You may be asking yourself why expenses from a hobby activity are not deductible. After all, it seems unfair to report income without considering the expenses incurred to generate that income. The reason for this is that a hobby is defined as an activity that a taxpayer pursues for personal enjoyment or recreation and not with the intent to make a profit. This differs from a trade or business which is operated with the intention of making a profit. Thus, a trade or business may deduct expenses it incurs to generate income, but expenses incurred from a hobby activity are not deductible.

In addition, to the deductibility of expenses and the taxation of the income, the determination of whether an activity is a trade or business, or a hobby has other tax implications. Some of these implications are whether any loss generated by the activity can be used to offset other income, whether the health insurance deduction for the self-employed can be claimed, whether the income can be used to calculate contributions/deductions to IRAs or other retirement plans, and whether the alternative minimum tax applies. This is not meant to be an exhaustive list.

From the above, we can conclude that determining whether an activity is a trade or business, or a hobby is very important. It is the taxpayer’s burden to prove that the activity is engaged in for profit and is not a hobby. The IRS has nine factors which must be used to make this determination. All factors are equally important, but more weight is given to objective facts than to the taxpayer’s statement of intent. The factors are:

  • Whether the activity is carried on in a businesslike manner and complete and accurate books and records maintained.
  • Whether the time and effort the taxpayer puts into the activity show an intention to make the activity profitable.
  • Whether the taxpayer depends on the income from the activity for his/her livelihood.
  • Whether losses are due to circumstances beyond the taxpayer’s control or are normal for the startup phase for the type of activity being carried on.
  • Whether the taxpayer changes methods of operation to improve profitability.
  • Whether the taxpayer has the knowledge needed to carry out the activity as a successful business.
  • Whether the taxpayer was successful in making a profit in similar activities in the past.
  • Whether the activity makes a profit in some years and how much profit is made.
  • Whether the taxpayer can expect to make profits in the future from appreciation of the assets used in the activity.

We all know that not all start-up businesses make a profit from the outset even though their intention is to do so. For this reason, the IRS does have a safe harbor rule. Under the law, there is a presumption that the business has a profit motive if in 3 of 5 consecutive years the business is profitable. The presumption is tricky to apply as it only applies after the activity has had three profitable years. In addition, even if the business satisfies the presumption, the IRS can still argue that the business is not a for profit activity. The difference is that the IRS has the burden of proving the lack of profit motive. The rules are slightly different for horse breeding, racing and showing. Further discussion of the presumption and available elections, are beyond the scope of this article.
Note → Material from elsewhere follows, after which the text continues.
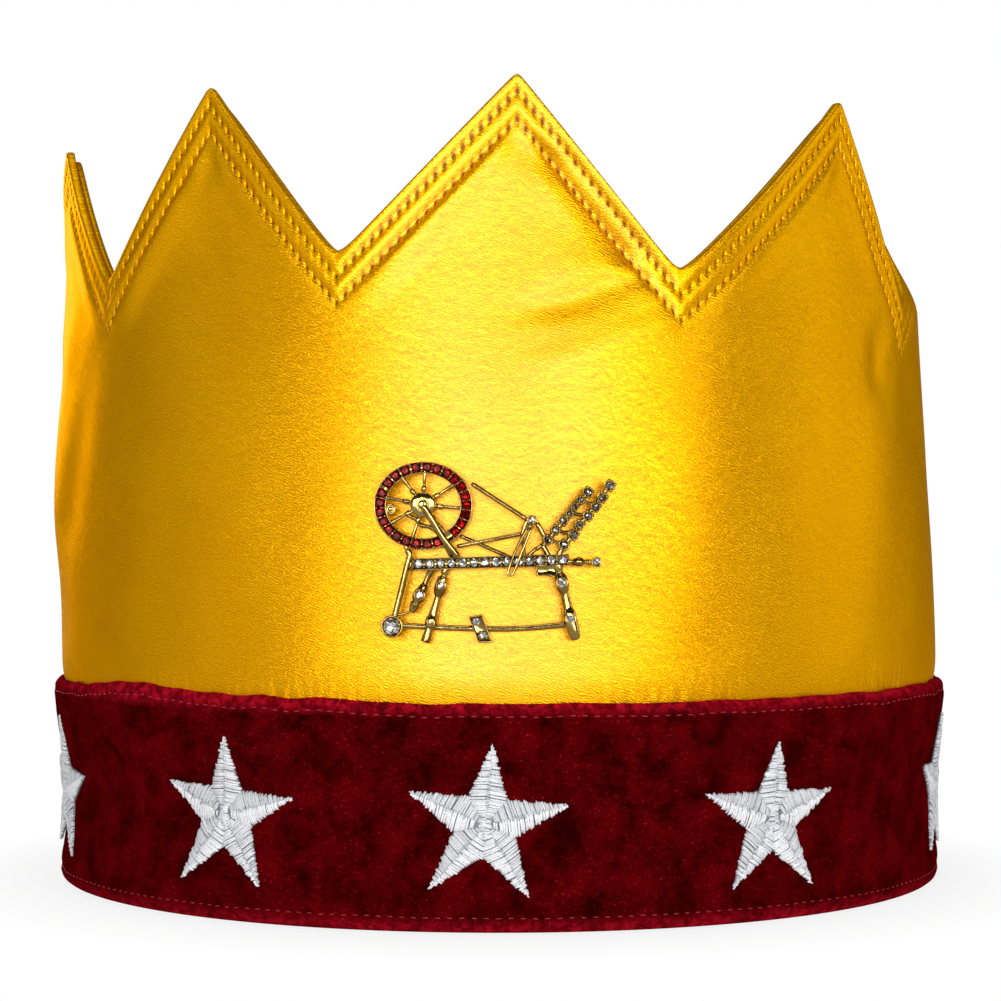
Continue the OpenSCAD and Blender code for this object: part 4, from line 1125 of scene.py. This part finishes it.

The fact that a business is not profitable in a particular year does not convert the business into a hobby activity so long as, under the above factors, the taxpayer can show that there was a profit-making motive. The reverse is also true. A business that makes a profit in one year can be classified as a hobby activity in subsequent years if a profit-making motive is not found in subsequent years. The key to prevailing on the question of whether activity is a hobby or a business is to fully document the profit motive for the business for all years in which it is operating in light of the factors set out by the IRS.